In this way the editor of the Davidic cycle parts company with both the tribal and national definitions of David’s life and work. Joel, Jack; Peter the Apostle, Peter the coward; David the King, David the murderer—Why does Scripture persist in telling us stories of this kind? Because the writers know that the capacity for this kind of behavior—this darkness—lies within each of us; and that, strive as we might to redefine the nature of human endeavor, life inevitably brings us face-to-face with God.
None of this is to suggest that the struggle for the kind of maturity that escapes naive conformity or thorough-going cynicism is somehow unreal. The editor combines and qualifies the tribal and national traditions about David by adding the third. He does not eliminate the others in favor of leaving us with only the painful truth about David . . . and ourselves.
Life’s choices are complex and a single set of answers to the challenges it poses would only reveal the arrogance of a faith that is more dependent upon our own restatement of God’s will than it is on embracing God. That is why David emerges as a far more complex figure than he might otherwise; and that is why Israel’s literature reckons again and again with David, not only as the symbol of flawed greatness, but of hope as well.
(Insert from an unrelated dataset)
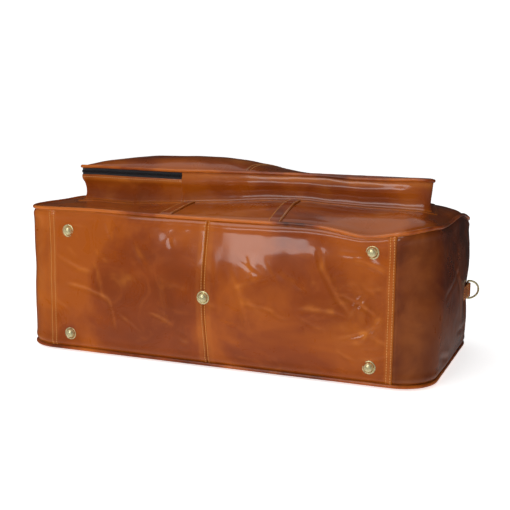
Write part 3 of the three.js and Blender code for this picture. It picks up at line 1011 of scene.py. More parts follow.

Taken as a whole his life is marked by a transparency that allows him to be used of God, whether as shepherd, friend, king or poet.
Nonetheless, the editor reminds us that David (and all of us) are forever in the presence of God. The roles we play are, in a sense, as accidental as the choice of clothing we made this morning. Consultant, apostle, king—father, mother, child—as defining as these roles may be, each a calling with its own imperatives, they have a transitory character that is imbedded in our larger identity as the children of God. And that is an identity worth quibbling over.